● **Directions**
For this exercise, return only the lines from the line containing "for (const [rodName, b]" through the line containing "bpy.context.scene.collection.objects.link(empty)", both ends included, exactly as they are.

==== Dataset records ====

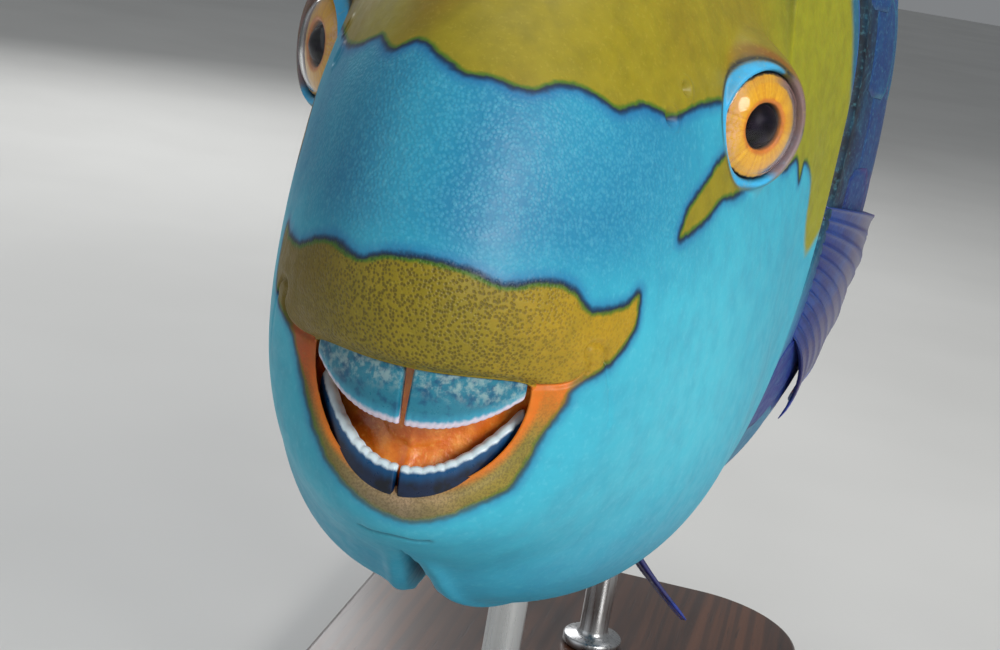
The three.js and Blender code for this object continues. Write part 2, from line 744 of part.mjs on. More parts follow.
const materials = {
  skin: new THREE.MeshStandardMaterial({ color: 0x2f9fc4, roughness: 0.35 }),
  olive: new THREE.MeshStandardMaterial({ color: 0x9a8a1e, roughness: 0.4 }),
  fin: new THREE.MeshStandardMaterial({ color: 0x1f4fae, roughness: 0.4 }),
  beak: new THREE.MeshStandardMaterial({ color: 0x2f6f92, roughness: 0.25 }),
  mouth: new THREE.MeshStandardMaterial({ color: 0xe5801c, roughness: 0.4 }),
  eye: new THREE.MeshStandardMaterial({ color: 0xf0a020, roughness: 0.1 }),
  base: new THREE.MeshStandardMaterial({ color: 0x3a2a1e, roughness: 0.5 }),
  rod: new THREE.MeshStandardMaterial({ color: 0xb8bcc0, roughness: 0.3, metalness: 1 }),
};

const fish = new THREE.Group();
const stand = new THREE.Group();

function addNode(group, name, solid, material) {
  const { numProp, numVert, vertProperties, triVerts } = solid.getMesh();
  const positions = new Float32Array(numVert * 3);
  for (let i = 0; i < numVert; i++) {
    positions.set(vertProperties.subarray(i * numProp, i * numProp + 3), i * 3);
  }
  const geometry = new THREE.BufferGeometry()
    .setAttribute("position", new THREE.BufferAttribute(positions, 3))
    .setIndex(new THREE.BufferAttribute(new Uint32Array(triVerts), 1));
  geometry.computeVertexNormals();
  const mesh = new THREE.Mesh(geometry, material);
  mesh.name = name;
  group.add(mesh);
}

const jaw = sidePrism(jawRegion(0), -SIDE_REACH, SIDE_REACH);
const jawWithGap = sidePrism(jawRegion(GAP), -SIDE_REACH, SIDE_REACH);
const headBlock = sidePrism(headRegion(GAP), -SIDE_REACH, SIDE_REACH);
const headBlockWithGap = sidePrism(headRegion(0), -SIDE_REACH, SIDE_REACH);
const sockets = [1, -1].map((side) => eyeball(side, GAP));
const pits = [1, -1].flatMap(nostrilPits);
const creases = [1, -1].map(mouthCrease);
const body = skinSolid.subtract(coverBed());
const trunk = body.subtract(headBlockWithGap);
const face = body
  .intersect(headBlock)
  .subtract(throatWedge(THROAT.front, THROAT.keelFront, 0));
const head = cut(union(face, orbit(1), orbit(-1)), jawWithGap, ...sockets, ...pits, ...creases);

addNode(fish, "head", largestBody(head), materials.olive);
addNode(fish, "lower_jaw", largestBody(face.intersect(jaw)), materials.skin);
const [coverLeft, coverRight] = gillCovers();
addNode(fish, "gill_cover_left", coverLeft, materials.skin);
addNode(fish, "gill_cover_right", coverRight, materials.skin);
addNode(fish, "torso", largestBody(trunk.subtract(tailRegion(0))), materials.skin);
addNode(fish, "tail_stem", largestBody(trunk.intersect(tailRegion(GAP))), materials.skin);
for (const [side, sideName] of [[1, "left"], [-1, "right"]]) {
  addNode(fish, `eye_${sideName}`, eyeball(side, 0), materials.eye);
  for (const jawName of ["upper", "lower"]) {
    const plate = largestBody(beakPlate(jawName, side, 0).subtract(skinWithGap));
    addNode(fish, `beak_${jawName}_${sideName}`, plate, materials.beak);
  }
}
addNode(fish, "mouth_lining", mouthLining(), materials.mouth);
addNode(fish, "dorsal_fin", finSolid(dorsalRays, { rows: 3, notch: 0.06 }), materials.fin);
addNode(fish, "anal_fin", finSolid(analRays, { rows: 2 }), materials.fin);
const [tailUpper, tailLower] = tailFinHalves();
addNode(fish, "tail_fin_upper", tailUpper, materials.fin);
addNode(fish, "tail_fin_lower", tailLower, materials.fin);
for (const [side, sideName] of [[1, "left"], [-1, "right"]]) {
  addNode(fish, `pectoral_fin_${sideName}`, finSolid(pectoralRays(side), { rows: 4 }), materials.fin);
  addNode(fish, `pelvic_fin_${sideName}`, finSolid(pelvicRays(side), { rows: 4 }), materials.fin);
}
addNode(stand, "stand_base", standBase(), materials.base);
for (const [rodName, b] of Object.entries(ROD_PLACES)) {
  addNode(stand, `stand_rod_${rodName}`, standRod(b), materials.rod);
}

const parrotfish = new THREE.Group();
parrotfish.add(fish, stand);
export default parrotfish;
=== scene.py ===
# The looks of a life-size parrotfish model on a display stand, built round its solids.
# Lengths are millimetres in the fish's own coordinates, x to its left, b back from the beak and z up,
# until place() bends a point with the spine and puts it into the part's frame in metres.
import math

import bmesh
import bpy
import numpy as np
from mathutils import Matrix, Vector
from mathutils.kdtree import KDTree


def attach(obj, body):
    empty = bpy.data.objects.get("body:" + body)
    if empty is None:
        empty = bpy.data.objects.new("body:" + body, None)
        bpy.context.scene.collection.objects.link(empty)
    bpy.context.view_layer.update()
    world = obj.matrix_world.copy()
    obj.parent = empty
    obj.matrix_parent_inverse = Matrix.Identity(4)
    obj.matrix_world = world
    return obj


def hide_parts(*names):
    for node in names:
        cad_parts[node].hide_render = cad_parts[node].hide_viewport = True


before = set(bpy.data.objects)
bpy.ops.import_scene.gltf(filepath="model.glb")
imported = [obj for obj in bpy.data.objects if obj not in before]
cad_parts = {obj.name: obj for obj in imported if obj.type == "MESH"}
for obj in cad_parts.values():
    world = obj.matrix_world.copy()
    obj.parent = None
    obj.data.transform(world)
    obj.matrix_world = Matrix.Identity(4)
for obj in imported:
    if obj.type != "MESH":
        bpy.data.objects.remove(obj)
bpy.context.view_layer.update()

MM = 0.001
SIDES = (("left", 1), ("right", -1))
rad = math.radians

# Driving dimensions, the same as the solids'
MOUTH_HEIGHT = 182
BASE_CENTRE_B = 225
SHOULDER_FROM, SHOULDER_TO, SHOULDER_TURN = 140, 240, rad(5)
TAIL_TO, TAIL_TURN = 620, rad(20)

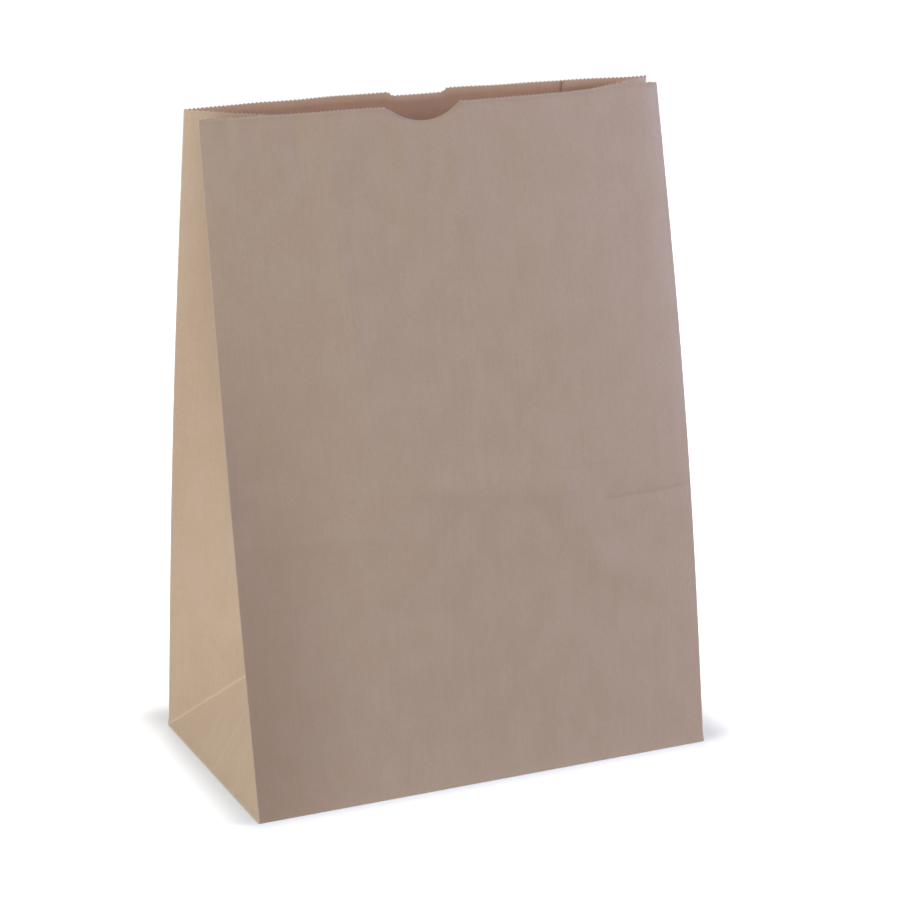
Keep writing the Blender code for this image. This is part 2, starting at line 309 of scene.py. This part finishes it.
def folded_sheet(u, v):
    """Where points of the flat sheet lie in the folded bag. Below v = 0 the sheet turns in as a foot."""
    up = np.maximum(v, 0)
    tube = PANEL_WIDTH + SIDE_DEPTH
    point = panel_surface(BACK, -u - SIDE_DEPTH, up)
    for start, surface in (
        (-SIDE_DEPTH, lambda: side_surface(LEFT, -u, up)),
        (0, lambda: panel_surface(FRONT, u, up)),
        (PANEL_WIDTH, lambda: side_surface(RIGHT, u - PANEL_WIDTH, up)),
        (tube, lambda: panel_surface(BACK, tube + PANEL_WIDTH - u, up)),
    ):
        point = np.where((u > start)[..., None], surface(), point)
    turned_in = np.minimum(v, 0)
    point[..., 0] *= 1 + turned_in / HALF_WIDTH
    point[..., 1] *= 1 + turned_in / HALF_DEPTH
    return point


def pressed_sheet(u, v, reach=FOLD_ROUND):
    """The folded sheet averaged over a small reach each way, which rounds every fold a little."""
    shifts = ((reach, 0), (-reach, 0), (0, reach), (0, -reach))
    return sum(folded_sheet(u + du, v + dv) for du, dv in shifts) / len(shifts)


def outward(u, v, step=0.0008):
    """Unit normals of the pressed sheet, from its slopes along u and v."""
    along = pressed_sheet(u + step, v) - pressed_sheet(u - step, v)
    up = pressed_sheet(u, v + step) - pressed_sheet(u, v - step)
    normal = np.cross(along, up)
    return normal / np.linalg.norm(normal, axis=-1, keepdims=True)


def from_segment(u, v, start, end):
    """Distance from points of the sheet to a straight line drawn on it."""
    du, dv = end[0] - start[0], end[1] - start[1]
    share = np.clip(((u - start[0]) * du + (v - start[1]) * dv) / (du * du + dv * dv), 0, 1)
    return np.hypot(u - start[0] - share * du, v - start[1] - share * dv)


# Ridges and dents of handling and of the flat-packed base, on the front panel in millimetres:
# start, end, height (negative for a dent) and half width
SOFT_MARKS = (
    ((78, 387), (84, 320), 0.6, 5),
    ((84, 320), (90, 229), 0.7, 6),
    ((24, 424), (24, 396), 0.7, 3.5),
    ((61, 424), (61, 388), -0.7, 4),
    ((126, 410), (128, 350), 0.6, 6),
    ((157, 400), (166, 337), 0.6, 6),
    ((2, 232), (16, 232), -0.8, 5),
    ((2, 207), (20, 206), -1.1, 7),
    ((2, 187), (16, 188), -0.8, 5),
    ((98, 110), (138, 111), -0.7, 7),
    ((0, 163), (90, 162), 0.8, 6),
    ((108, 189), (214, 181), 1.4, 10),
    ((214, 181), (238, 129), 1.1, 14),
    ((238, 129), (305, 93), 1.4, 14),
    ((244, 169), (305, 171), -0.6, 4),
)


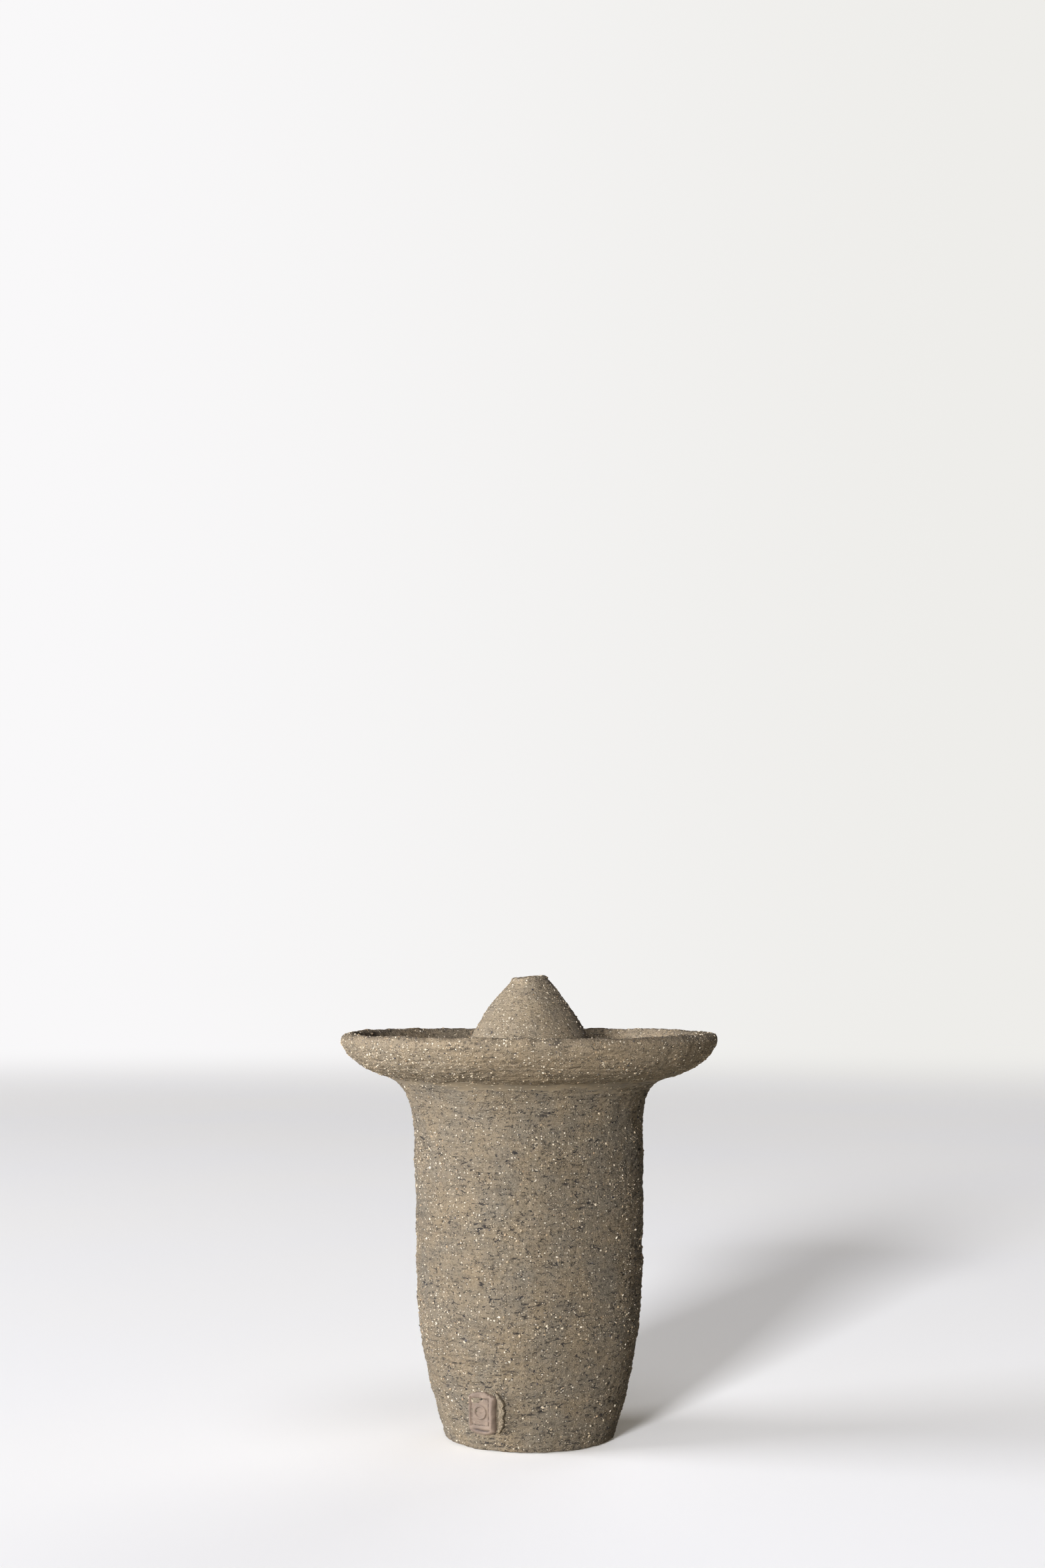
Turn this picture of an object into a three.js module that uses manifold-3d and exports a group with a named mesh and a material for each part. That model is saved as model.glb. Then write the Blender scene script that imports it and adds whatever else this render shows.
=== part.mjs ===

====

● **In response**
for (const [rodName, b] of Object.entries(ROD_PLACES)) {
  addNode(stand, `stand_rod_${rodName}`, standRod(b), materials.rod);
}

const parrotfish = new THREE.Group();
parrotfish.add(fish, stand);
export default parrotfish;
=== scene.py ===
# The looks of a life-size parrotfish model on a display stand, built round its solids.
# Lengths are millimetres in the fish's own coordinates, x to its left, b back from the beak and z up,
# until place() bends a point with the spine and puts it into the part's frame in metres.
import math

import bmesh
import bpy
import numpy as np
from mathutils import Matrix, Vector
from mathutils.kdtree import KDTree


def attach(obj, body):
    empty = bpy.data.objects.get("body:" + body)
    if empty is None:
        empty = bpy.data.objects.new("body:" + body, None)
        bpy.context.scene.collection.objects.link(empty)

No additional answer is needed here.